I’ve just read Peter Oborne’s ‘The Assault on Truth’ and it neatly collects as many lies as possible from our errant PM jus so that we do not forget. Oborne says however, that with 175 pages there is not enough room for all of Johnson’s lies.
Apparently Oborne is a going to send a copy of his ‘dossier’ to The Speaker on the basis that Johnson and his ministers/advisors have broken every Parliamentary rule in the book.
That is how we have got where we are today.
The only way forward now is for the lies to be addressed in my view. Yes – it is time Johnson was impeached.
So who watches over the conduct of Government and ministers? Who watches those who watch over us? The Nolan Committee? Who?
Whoever they are, they’d better start doing their bloody job.
Captain, our Captain – where the bloody hell are you? Where’s our backstop to tyranny?

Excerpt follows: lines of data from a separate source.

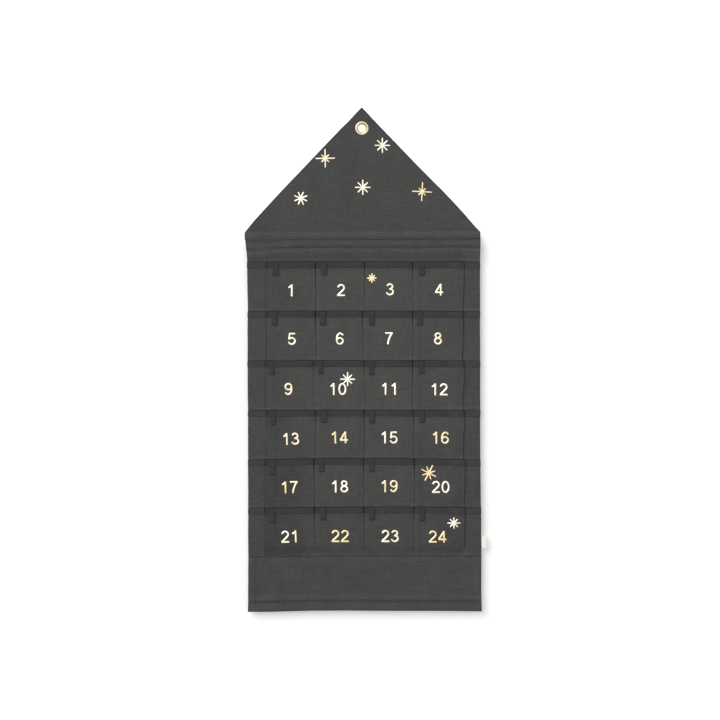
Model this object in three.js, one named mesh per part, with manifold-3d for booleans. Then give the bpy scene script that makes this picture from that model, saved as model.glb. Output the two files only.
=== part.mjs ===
// A wall-hanging advent calendar sewn from cotton canvas: a gabled roof with a brass eyelet, a body of
// six rows of four pockets, and a wooden stick in a sleeve at the roof's edge and at the bottom hem.
// Lengths are in millimetres. X runs to the right as seen from the front, the front faces -Y, and Z is up.
// The origin is the centre of the eyelet's hole, in the plane of the cloth's back face.
import * as THREE from "three";
import { mergeVertices } from "three/addons/utils/BufferGeometryUtils.js";
import Module from "manifold-3d";

const wasm = await Module();
wasm.setup();

// Driving dimensions of the roof
const roofWidth = 383;
const roofHeight = 203;
const apexRadius = 2;
const roofSleeveHeight = 11.5;

// Driving dimensions of the body
const bodyWidth = 380;
const bodyShift = 2.5; // how far right of the eyelet the middle of the body hangs
const headerHeight = 37.5;
const bottomBandHeight = 72.2;
const hemSleeveHeight = 14.5;

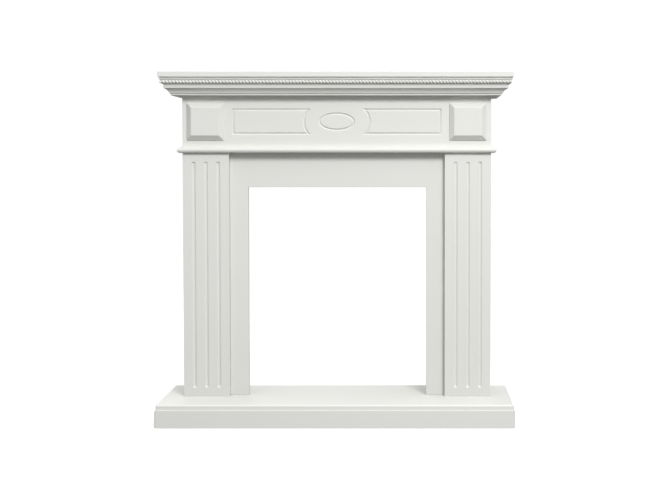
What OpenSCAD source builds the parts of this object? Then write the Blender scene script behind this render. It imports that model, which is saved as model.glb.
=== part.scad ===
// Fireplace mantelpiece: a freestanding surround of white painted board on its own plinth,
// with fluted pilasters, a routed frieze, corner blocks, a mitred crown with a rope and a shelf.
// Sizes are in millimetres. The origin is on the floor under the middle of the plinth.
// +X is to the right, +Y is towards the wall and +Z is up, so the front faces -Y.

/* [Overall] */
// Width of the plinth and of the shelf
width = 1000; // [960:10:1600]
// Height from the floor to the top of the shelf
height = 992; // [960:1:1300]
// Depth of the plinth, from its front to the wall
plinth_depth = 340; // [280:5:500]
// Depth of the body, from the pilasters' faces to the wall
body_depth = 195; // [150:5:240]
// Thickness of the boards that the body and the plinth are built of
board_t = 16; // [12:1:20]

/* [Plinth] */
// Height of the plinth, with its top board
plinth_h = 65; // [45:1:100]
// How far the top board's edge stands back from the rails
plinth_inset = 3; // [0.5:0.5:6]
// Radius of the top board's upper edge
plinth_round = 8; // [2:0.5:11]
// Radius of the plinth's upright front corners
plinth_corner = 5; // [2:0.5:8]

/* [Pilasters] */
// Width of each pilaster
pilaster_w = 132; // [110:1:150]
// Number of flutes in each pilaster
flute_count = 3; // [1:1:3]
// Distance from flute to flute
flute_pitch = 35; // [20:1:40]
// Width of each flute at the face
flute_w = 11; // [8:0.5:14]
// Depth of each flute
flute_depth = 4; // [2:0.5:5]
// Plain length above and below the flutes
flute_margin = 25; // [15:1:60]

/* [Fire panel] */
// Width of the opening for the fire
opening_w = 510; // [400:5:550]
// Height of the opening for the fire
opening_h = 600; // [400:5:650]
// How far the fire panel stands back from the pilasters' faces
panel_recess = 22; // [5:1:60]

/* [Necking] */
// Thickness of the necking board, whose edge is a full half round
necking_t = 16; // [10:1:24]
// How far the necking board stands out from the body
necking_out = 14.5; // [10:0.5:25]

/* [Frieze] */
// Height of the frieze, from the necking to the crown
frieze_h = 146; // [120:1:180]
// Height of the small fillet at the frieze's foot
fillet_h = 5; // [2:0.5:8]
// How far the fillet stands out
fillet_out = 3; // [1:0.5:6]
// Width and height of the corner blocks
block_size = 105; // [80:1:110]
// Thickness of the corner blocks
block_t = 16; // [12:1:20]
// Thickness left at a corner block's edge, under its bevel
block_edge = 3.5; // [1:0.5:8]
// Width of a corner block's bevel, seen from the front
block_bevel = 13; // [5:0.5:20]

/* [Grooves] */
// Width of the V grooves at the face
groove_w = 8; // [4:0.5:10]
// Depth of the V grooves
groove_depth = 3.5; // [1.5:0.5:6]
// Height of the two grooved panels, along the groove's middle
panel_h = 68; // [50:1:80]
// From a corner block to the grooved panel beside it
panel_gap = 26.5; // [12:0.5:40]
// How far a panel's inner end is hollowed, to follow the oval
panel_hollow = 12.5; // [5:0.5:20]
// From the oval's end to the nearest point of a panel
oval_gap = 45; // [25:1:60]
// Width of the grooved oval
oval_w = 97; // [80:1:120]
// Height of the grooved oval
oval_h = 46; // [40:1:54]

/* [Crown] */
// How far the crown's top fillet stands out from the frieze
crown_out = 57.5; // [50:0.5:65]
// Height of the quirk under the shelf
quirk_h = 1.5; // [1:0.5:3]
// Depth of the quirk
quirk_d = 3; // [1:0.5:5]
// Height of the crown's top fillet
top_fillet_h = 3.5; // [2:0.5:6]
// Step from the top fillet to the sloping bed of the rope
bed_step = 1.5; // [0.5:0.5:3]
// Height of the sloping bed
bed_h = 15; // [13:0.5:20]
// How far the bed slopes back
bed_run = 10; // [6:0.5:14]
// Radius of the half round rope
rope_r = 5; // [3:0.5:6]
// Height of the plain band under the bed
corona_h = 10; // [5:0.5:16]
// Radius of the cove under the band
cove_r = 15; // [8:0.5:20]
// Step from the cove back to the bead
bead_step = 2.5; // [0:0.5:5]
// Height of the half round bead at the crown's foot
bead_h = 5; // [4:0.5:10]
// Height of the small flats above and below the bead, which is that much more than half round
bead_lip = 0.5; // [0.5:0.5:2]
// Height of the crown's glued back at the frieze
crown_heel = 18; // [12:1:24]
// Width of the crown's flat top behind the quirk
crown_seat = 24; // [16:1:30]

/* [Shelf] */
// Thickness of the shelf
shelf_t = 16; // [12:1:30]
// How far the shelf stands out from the body
shelf_out = 60; // [60:1:75]
// Radius of the shelf's edges
shelf_arris = 1.5; // [0.5:0.5:4]

/* [Hidden] */
$fn = 64;

// Plan: the wall, the body's face and the body's side
wall_y = plinth_depth / 2;
face_y = wall_y - body_depth;
body_x = width / 2 - shelf_out;
pilaster_x = body_x - pilaster_w / 2;
reveal_x = body_x - pilaster_w;

// Heights, from the floor up
rail_h = plinth_h - board_t;
bead_r = bead_h / 2;
crown_h = quirk_h + top_fillet_h + bed_h + corona_h + cove_r + bead_h + 2 * bead_lip;
shelf_z = height - shelf_t;
crown_z = shelf_z - crown_h;
frieze_z = crown_z - frieze_h;
necking_z = frieze_z - necking_t;
frieze_mid_z = frieze_z + frieze_h / 2;

// Flutes are cut by a round nose whose radius follows from their width and depth
flute_r = (flute_w * flute_w / 4 + flute_depth * flute_depth) / (2 * flute_depth);

// Grooved panels: their outer line and the arc of their hollowed inner end
panel_outer_x = pilaster_x - block_size / 2 - panel_gap;
panel_waist_x = oval_w / 2 + oval_gap;
panel_corner_x = panel_waist_x - panel_hollow;
groove_over = groove_w / 3;
hollow_r = (panel_h * panel_h / 4 + panel_hollow * panel_hollow) / (2 * panel_hollow);
hollow_x = panel_waist_x - hollow_r;
hollow_a = asin((panel_h / 2 + groove_over) / hollow_r);
oval_steps = 48;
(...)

I would finish tonight barring the fact that I am doing an SNP local meeting….
It’s good, not very long and a document of record
I hope the SNP meeting went well – that they were ‘receptive’.
It was fun
The Brexiteers far right ideology based on arrogance, xenophobia and animosity towards a non English speaking bloc is costing them dearly. This brutal ideology is definitely incompatible with business and prosperity. It is based on bitchiness, pettiness and a total negligence. They have not learnt lessons from history and Charles De Gaules warned about the UK being serious trouble for Europe and we are witnessing it now. The Brexiteers did this to themselves because they chose to leave the biggest trading bloc in the world, hoping and gambling they would still keep the same benefits because they are special VIPs. They are still blaming the EU for everything that goes wrong, with the help of the media that is reporting nothing about Brexit bad consequences in the headlines. It is very odd indeed about what is currently happening to the UK and no one seems capable nor has the courage to rescue it. It makes you feel these people are deliberately destroying the UK for some unknown reasons. Isolationism and far right ideology are definitely going to screw up the UK’s economy just like Trump did unless something miraculous happens.